▶ Directive
Beneath this sentence is a set of records; write each of them out exactly.

(Structured object records)
— Begin —

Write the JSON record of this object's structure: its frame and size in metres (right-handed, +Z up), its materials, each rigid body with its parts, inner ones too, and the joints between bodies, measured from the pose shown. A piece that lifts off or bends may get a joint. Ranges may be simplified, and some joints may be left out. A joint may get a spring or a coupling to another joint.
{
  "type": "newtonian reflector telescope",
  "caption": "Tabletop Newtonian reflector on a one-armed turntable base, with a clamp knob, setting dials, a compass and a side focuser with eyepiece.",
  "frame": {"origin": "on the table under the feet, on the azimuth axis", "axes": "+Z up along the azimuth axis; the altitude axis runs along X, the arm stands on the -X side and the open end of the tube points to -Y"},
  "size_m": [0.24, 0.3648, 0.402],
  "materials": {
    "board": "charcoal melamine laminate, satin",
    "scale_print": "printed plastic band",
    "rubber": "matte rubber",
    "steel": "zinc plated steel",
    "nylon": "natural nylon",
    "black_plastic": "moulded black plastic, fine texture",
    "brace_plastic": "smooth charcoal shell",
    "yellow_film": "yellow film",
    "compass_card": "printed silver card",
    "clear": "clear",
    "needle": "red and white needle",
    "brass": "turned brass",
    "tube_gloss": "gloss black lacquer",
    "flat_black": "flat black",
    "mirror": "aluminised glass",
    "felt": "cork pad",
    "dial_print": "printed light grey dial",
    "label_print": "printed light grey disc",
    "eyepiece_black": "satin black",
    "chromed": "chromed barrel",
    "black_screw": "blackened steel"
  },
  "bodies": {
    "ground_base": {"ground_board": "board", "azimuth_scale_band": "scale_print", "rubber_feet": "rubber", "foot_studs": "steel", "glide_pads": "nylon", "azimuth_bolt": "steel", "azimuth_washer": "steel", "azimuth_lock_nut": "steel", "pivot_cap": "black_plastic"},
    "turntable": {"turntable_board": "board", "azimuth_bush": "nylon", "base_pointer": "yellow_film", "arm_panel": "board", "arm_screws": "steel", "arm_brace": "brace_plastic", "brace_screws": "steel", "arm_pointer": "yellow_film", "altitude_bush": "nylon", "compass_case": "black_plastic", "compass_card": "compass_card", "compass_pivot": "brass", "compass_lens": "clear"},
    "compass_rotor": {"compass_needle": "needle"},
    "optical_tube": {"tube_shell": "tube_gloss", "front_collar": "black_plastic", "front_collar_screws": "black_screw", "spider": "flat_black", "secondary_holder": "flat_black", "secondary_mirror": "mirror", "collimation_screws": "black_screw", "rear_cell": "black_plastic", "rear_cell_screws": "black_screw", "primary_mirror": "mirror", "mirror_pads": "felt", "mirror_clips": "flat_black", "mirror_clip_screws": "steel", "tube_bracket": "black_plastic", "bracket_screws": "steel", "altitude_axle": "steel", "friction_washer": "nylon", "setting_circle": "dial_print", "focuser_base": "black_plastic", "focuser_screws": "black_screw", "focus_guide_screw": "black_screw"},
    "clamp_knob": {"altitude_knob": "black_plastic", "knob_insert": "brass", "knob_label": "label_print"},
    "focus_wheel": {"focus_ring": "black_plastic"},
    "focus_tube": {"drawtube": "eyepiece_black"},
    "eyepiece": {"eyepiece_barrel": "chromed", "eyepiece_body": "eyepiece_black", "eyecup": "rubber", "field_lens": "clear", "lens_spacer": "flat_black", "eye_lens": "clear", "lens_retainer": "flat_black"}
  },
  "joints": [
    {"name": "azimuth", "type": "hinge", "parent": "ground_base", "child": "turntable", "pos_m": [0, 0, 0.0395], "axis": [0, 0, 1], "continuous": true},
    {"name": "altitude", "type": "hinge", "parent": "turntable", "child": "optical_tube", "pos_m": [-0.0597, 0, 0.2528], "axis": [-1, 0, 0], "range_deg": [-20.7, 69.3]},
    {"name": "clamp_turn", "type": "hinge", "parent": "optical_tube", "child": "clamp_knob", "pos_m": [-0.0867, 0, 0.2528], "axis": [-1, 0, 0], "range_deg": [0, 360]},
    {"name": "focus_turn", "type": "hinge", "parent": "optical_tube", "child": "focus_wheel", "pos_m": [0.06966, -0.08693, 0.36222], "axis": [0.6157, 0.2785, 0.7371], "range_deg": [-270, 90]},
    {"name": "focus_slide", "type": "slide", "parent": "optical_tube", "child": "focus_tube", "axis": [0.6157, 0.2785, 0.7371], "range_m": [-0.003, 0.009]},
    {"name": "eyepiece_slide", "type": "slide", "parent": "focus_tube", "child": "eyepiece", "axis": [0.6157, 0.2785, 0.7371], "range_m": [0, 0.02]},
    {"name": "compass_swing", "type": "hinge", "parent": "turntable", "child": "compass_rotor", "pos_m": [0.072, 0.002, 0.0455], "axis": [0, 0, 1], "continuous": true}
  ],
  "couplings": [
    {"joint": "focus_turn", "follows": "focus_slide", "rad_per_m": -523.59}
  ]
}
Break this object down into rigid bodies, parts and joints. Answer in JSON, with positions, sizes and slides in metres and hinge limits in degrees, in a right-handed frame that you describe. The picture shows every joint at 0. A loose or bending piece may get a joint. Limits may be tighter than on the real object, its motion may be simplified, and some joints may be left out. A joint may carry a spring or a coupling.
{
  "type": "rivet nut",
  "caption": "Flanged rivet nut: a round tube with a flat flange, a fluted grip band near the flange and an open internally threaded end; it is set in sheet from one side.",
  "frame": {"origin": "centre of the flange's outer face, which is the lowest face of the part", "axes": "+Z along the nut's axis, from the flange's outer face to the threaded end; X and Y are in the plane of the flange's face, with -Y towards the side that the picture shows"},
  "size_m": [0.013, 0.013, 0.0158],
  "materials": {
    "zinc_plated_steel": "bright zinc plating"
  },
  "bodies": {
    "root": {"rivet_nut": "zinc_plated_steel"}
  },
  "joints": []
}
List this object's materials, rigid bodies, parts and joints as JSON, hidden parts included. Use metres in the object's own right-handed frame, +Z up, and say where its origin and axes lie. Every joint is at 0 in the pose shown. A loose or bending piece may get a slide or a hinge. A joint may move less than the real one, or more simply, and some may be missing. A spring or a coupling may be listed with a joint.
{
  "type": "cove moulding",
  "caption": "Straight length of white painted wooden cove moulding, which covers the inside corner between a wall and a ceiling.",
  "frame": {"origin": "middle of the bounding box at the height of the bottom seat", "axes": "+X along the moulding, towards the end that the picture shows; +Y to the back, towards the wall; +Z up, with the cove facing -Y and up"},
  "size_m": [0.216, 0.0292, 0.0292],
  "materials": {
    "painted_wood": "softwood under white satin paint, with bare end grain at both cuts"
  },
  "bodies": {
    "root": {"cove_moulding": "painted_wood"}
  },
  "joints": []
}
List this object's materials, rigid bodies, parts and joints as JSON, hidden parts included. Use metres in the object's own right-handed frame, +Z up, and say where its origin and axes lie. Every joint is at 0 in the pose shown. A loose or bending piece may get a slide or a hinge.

— End —

▶ Response to this task
Write the JSON record of this object's structure: its frame and size in metres (right-handed, +Z up), its materials, each rigid body with its parts, inner ones too, and the joints between bodies, measured from the pose shown. A piece that lifts off or bends may get a joint. Ranges may be simplified, and some joints may be left out. A joint may get a spring or a coupling to another joint.
{
  "type": "newtonian reflector telescope",
  "caption": "Tabletop Newtonian reflector on a one-armed turntable base, with a clamp knob, setting dials, a compass and a side focuser with eyepiece.",
  "frame": {"origin": "on the table under the feet, on the azimuth axis", "axes": "+Z up along the azimuth axis; the altitude axis runs along X, the arm stands on the -X side and the open end of the tube points to -Y"},
  "size_m": [0.24, 0.3648, 0.402],
  "materials": {
    "board": "charcoal melamine laminate, satin",
    "scale_print": "printed plastic band",
    "rubber": "matte rubber",
    "steel": "zinc plated steel",
    "nylon": "natural nylon",
    "black_plastic": "moulded black plastic, fine texture",
    "brace_plastic": "smooth charcoal shell",
    "yellow_film": "yellow film",
    "compass_card": "printed silver card",
    "clear": "clear",
    "needle": "red and white needle",
    "brass": "turned brass",
    "tube_gloss": "gloss black lacquer",
    "flat_black": "flat black",
    "mirror": "aluminised glass",
    "felt": "cork pad",
    "dial_print": "printed light grey dial",
    "label_print": "printed light grey disc",
    "eyepiece_black": "satin black",
    "chromed": "chromed barrel",
    "black_screw": "blackened steel"
  },
  "bodies": {
    "ground_base": {"ground_board": "board", "azimuth_scale_band": "scale_print", "rubber_feet": "rubber", "foot_studs": "steel", "glide_pads": "nylon", "azimuth_bolt": "steel", "azimuth_washer": "steel", "azimuth_lock_nut": "steel", "pivot_cap": "black_plastic"},
    "turntable": {"turntable_board": "board", "azimuth_bush": "nylon", "base_pointer": "yellow_film", "arm_panel": "board", "arm_screws": "steel", "arm_brace": "brace_plastic", "brace_screws": "steel", "arm_pointer": "yellow_film", "altitude_bush": "nylon", "compass_case": "black_plastic", "compass_card": "compass_card", "compass_pivot": "brass", "compass_lens": "clear"},
    "compass_rotor": {"compass_needle": "needle"},
    "optical_tube": {"tube_shell": "tube_gloss", "front_collar": "black_plastic", "front_collar_screws": "black_screw", "spider": "flat_black", "secondary_holder": "flat_black", "secondary_mirror": "mirror", "collimation_screws": "black_screw", "rear_cell": "black_plastic", "rear_cell_screws": "black_screw", "primary_mirror": "mirror", "mirror_pads": "felt", "mirror_clips": "flat_black", "mirror_clip_screws": "steel", "tube_bracket": "black_plastic", "bracket_screws": "steel", "altitude_axle": "steel", "friction_washer": "nylon", "setting_circle": "dial_print", "focuser_base": "black_plastic", "focuser_screws": "black_screw", "focus_guide_screw": "black_screw"},
    "clamp_knob": {"altitude_knob": "black_plastic", "knob_insert": "brass", "knob_label": "label_print"},
    "focus_wheel": {"focus_ring": "black_plastic"},
    "focus_tube": {"drawtube": "eyepiece_black"},
    "eyepiece": {"eyepiece_barrel": "chromed", "eyepiece_body": "eyepiece_black", "eyecup": "rubber", "field_lens": "clear", "lens_spacer": "flat_black", "eye_lens": "clear", "lens_retainer": "flat_black"}
  },
  "joints": [
    {"name": "azimuth", "type": "hinge", "parent": "ground_base", "child": "turntable", "pos_m": [0, 0, 0.0395], "axis": [0, 0, 1], "continuous": true},
    {"name": "altitude", "type": "hinge", "parent": "turntable", "child": "optical_tube", "pos_m": [-0.0597, 0, 0.2528], "axis": [-1, 0, 0], "range_deg": [-20.7, 69.3]},
    {"name": "clamp_turn", "type": "hinge", "parent": "optical_tube", "child": "clamp_knob", "pos_m": [-0.0867, 0, 0.2528], "axis": [-1, 0, 0], "range_deg": [0, 360]},
    {"name": "focus_turn", "type": "hinge", "parent": "optical_tube", "child": "focus_wheel", "pos_m": [0.06966, -0.08693, 0.36222], "axis": [0.6157, 0.2785, 0.7371], "range_deg": [-270, 90]},
    {"name": "focus_slide", "type": "slide", "parent": "optical_tube", "child": "focus_tube", "axis": [0.6157, 0.2785, 0.7371], "range_m": [-0.003, 0.009]},
    {"name": "eyepiece_slide", "type": "slide", "parent": "focus_tube", "child": "eyepiece", "axis": [0.6157, 0.2785, 0.7371], "range_m": [0, 0.02]},
    {"name": "compass_swing", "type": "hinge", "parent": "turntable", "child": "compass_rotor", "pos_m": [0.072, 0.002, 0.0455], "axis": [0, 0, 1], "continuous": true}
  ],
  "couplings": [
    {"joint": "focus_turn", "follows": "focus_slide", "rad_per_m": -523.59}
  ]
}
Break this object down into rigid bodies, parts and joints. Answer in JSON, with positions, sizes and slides in metres and hinge limits in degrees, in a right-handed frame that you describe. The picture shows every joint at 0. A loose or bending piece may get a joint. Limits may be tighter than on the real object, its motion may be simplified, and some joints may be left out. A joint may carry a spring or a coupling.
{
  "type": "rivet nut",
  "caption": "Flanged rivet nut: a round tube with a flat flange, a fluted grip band near the flange and an open internally threaded end; it is set in sheet from one side.",
  "frame": {"origin": "centre of the flange's outer face, which is the lowest face of the part", "axes": "+Z along the nut's axis, from the flange's outer face to the threaded end; X and Y are in the plane of the flange's face, with -Y towards the side that the picture shows"},
  "size_m": [0.013, 0.013, 0.0158],
  "materials": {
    "zinc_plated_steel": "bright zinc plating"
  },
  "bodies": {
    "root": {"rivet_nut": "zinc_plated_steel"}
  },
  "joints": []
}
List this object's materials, rigid bodies, parts and joints as JSON, hidden parts included. Use metres in the object's own right-handed frame, +Z up, and say where its origin and axes lie. Every joint is at 0 in the pose shown. A loose or bending piece may get a slide or a hinge. A joint may move less than the real one, or more simply, and some may be missing. A spring or a coupling may be listed with a joint.
{
  "type": "cove moulding",
  "caption": "Straight length of white painted wooden cove moulding, which covers the inside corner between a wall and a ceiling.",
  "frame": {"origin": "middle of the bounding box at the height of the bottom seat", "axes": "+X along the moulding, towards the end that the picture shows; +Y to the back, towards the wall; +Z up, with the cove facing -Y and up"},
  "size_m": [0.216, 0.0292, 0.0292],
  "materials": {
    "painted_wood": "softwood under white satin paint, with bare end grain at both cuts"
  },
  "bodies": {
    "root": {"cove_moulding": "painted_wood"}
  },
  "joints": []
}
List this object's materials, rigid bodies, parts and joints as JSON, hidden parts included. Use metres in the object's own right-handed frame, +Z up, and say where its origin and axes lie. Every joint is at 0 in the pose shown. A loose or bending piece may get a slide or a hinge.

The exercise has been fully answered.